SET PROBLEM:
State the count of lines below in which the word "parts" appears, and add nothing.

DATASET EXCERPT:
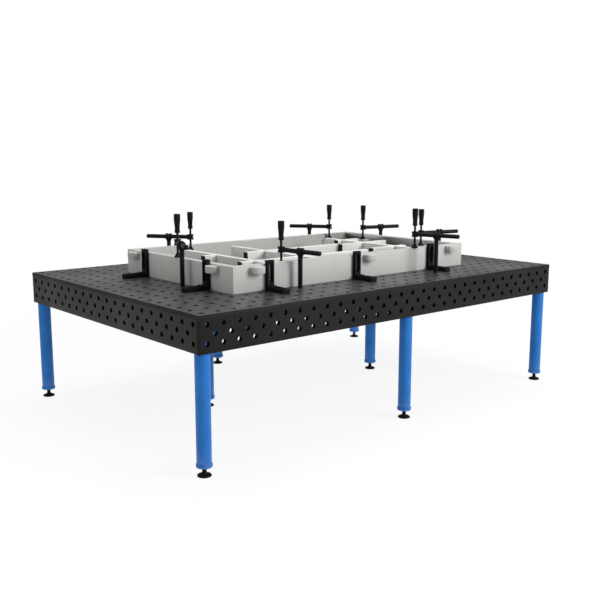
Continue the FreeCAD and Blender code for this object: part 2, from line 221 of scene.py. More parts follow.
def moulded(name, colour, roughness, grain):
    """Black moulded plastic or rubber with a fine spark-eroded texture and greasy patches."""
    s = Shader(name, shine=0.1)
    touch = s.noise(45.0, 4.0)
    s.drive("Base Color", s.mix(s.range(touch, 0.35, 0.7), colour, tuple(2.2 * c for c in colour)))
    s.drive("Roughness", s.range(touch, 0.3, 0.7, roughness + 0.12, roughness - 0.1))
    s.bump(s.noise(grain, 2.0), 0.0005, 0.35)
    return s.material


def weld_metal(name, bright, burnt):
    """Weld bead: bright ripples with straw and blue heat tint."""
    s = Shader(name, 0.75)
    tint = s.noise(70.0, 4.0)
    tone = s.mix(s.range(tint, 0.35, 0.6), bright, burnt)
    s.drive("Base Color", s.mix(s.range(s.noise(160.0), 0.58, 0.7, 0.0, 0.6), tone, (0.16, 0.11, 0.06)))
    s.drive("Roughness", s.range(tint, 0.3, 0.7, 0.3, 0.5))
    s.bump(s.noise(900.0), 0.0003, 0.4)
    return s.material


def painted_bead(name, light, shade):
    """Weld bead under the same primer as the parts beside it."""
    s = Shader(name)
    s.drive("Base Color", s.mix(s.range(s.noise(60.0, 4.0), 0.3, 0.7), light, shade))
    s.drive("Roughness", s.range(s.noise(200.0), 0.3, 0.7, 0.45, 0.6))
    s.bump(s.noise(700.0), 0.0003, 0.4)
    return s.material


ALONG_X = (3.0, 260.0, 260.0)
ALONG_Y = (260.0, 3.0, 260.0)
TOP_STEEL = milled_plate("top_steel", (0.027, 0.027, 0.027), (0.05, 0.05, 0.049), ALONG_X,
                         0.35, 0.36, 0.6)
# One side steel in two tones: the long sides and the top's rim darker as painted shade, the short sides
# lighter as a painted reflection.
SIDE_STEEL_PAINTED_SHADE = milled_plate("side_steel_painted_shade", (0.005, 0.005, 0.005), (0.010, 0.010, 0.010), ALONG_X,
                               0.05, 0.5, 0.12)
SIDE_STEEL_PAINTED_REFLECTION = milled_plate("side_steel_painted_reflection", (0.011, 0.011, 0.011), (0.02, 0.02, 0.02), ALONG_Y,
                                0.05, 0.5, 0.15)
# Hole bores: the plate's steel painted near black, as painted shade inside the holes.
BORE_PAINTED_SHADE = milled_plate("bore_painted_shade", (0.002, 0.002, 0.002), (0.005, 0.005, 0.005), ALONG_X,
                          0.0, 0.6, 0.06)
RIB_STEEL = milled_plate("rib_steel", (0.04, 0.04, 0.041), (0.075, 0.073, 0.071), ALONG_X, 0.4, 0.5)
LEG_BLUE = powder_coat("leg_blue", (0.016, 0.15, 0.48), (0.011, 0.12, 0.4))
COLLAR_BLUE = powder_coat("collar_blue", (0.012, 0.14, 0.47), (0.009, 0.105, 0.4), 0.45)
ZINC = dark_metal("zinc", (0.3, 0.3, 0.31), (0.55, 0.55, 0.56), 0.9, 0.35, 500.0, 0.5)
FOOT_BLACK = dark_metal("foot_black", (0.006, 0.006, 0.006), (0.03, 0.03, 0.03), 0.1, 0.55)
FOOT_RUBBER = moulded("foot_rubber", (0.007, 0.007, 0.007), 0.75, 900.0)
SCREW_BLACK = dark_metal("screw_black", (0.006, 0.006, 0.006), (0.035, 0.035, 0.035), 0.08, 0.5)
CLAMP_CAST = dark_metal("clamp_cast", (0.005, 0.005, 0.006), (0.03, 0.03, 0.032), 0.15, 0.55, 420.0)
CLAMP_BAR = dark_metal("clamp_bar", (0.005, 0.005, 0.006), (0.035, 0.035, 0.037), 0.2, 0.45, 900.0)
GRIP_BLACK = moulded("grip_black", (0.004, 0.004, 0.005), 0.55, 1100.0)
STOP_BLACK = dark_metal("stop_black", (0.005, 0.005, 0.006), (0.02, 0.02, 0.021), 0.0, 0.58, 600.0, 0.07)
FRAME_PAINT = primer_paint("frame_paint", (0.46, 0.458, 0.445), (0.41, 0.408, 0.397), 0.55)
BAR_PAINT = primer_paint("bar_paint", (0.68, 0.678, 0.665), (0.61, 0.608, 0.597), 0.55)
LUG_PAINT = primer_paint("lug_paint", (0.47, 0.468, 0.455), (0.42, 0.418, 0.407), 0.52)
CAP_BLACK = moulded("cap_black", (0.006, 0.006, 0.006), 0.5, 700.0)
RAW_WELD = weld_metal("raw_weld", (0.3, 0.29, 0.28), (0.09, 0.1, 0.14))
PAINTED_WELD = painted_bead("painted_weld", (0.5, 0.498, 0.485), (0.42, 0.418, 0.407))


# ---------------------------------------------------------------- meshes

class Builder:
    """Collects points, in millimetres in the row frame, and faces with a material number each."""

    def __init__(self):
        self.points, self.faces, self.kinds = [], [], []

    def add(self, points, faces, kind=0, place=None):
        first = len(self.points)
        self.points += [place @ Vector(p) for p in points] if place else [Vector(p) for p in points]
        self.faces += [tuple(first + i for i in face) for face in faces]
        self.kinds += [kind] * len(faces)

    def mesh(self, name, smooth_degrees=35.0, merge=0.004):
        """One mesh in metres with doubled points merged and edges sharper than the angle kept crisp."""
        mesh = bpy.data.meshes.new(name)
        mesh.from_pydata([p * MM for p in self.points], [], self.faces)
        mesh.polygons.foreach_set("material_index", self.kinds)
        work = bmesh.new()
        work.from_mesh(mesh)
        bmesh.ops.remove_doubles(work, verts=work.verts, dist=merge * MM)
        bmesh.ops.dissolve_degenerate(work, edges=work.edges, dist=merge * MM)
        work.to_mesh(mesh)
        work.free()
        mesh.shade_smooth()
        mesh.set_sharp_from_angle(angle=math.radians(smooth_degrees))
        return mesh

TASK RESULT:
2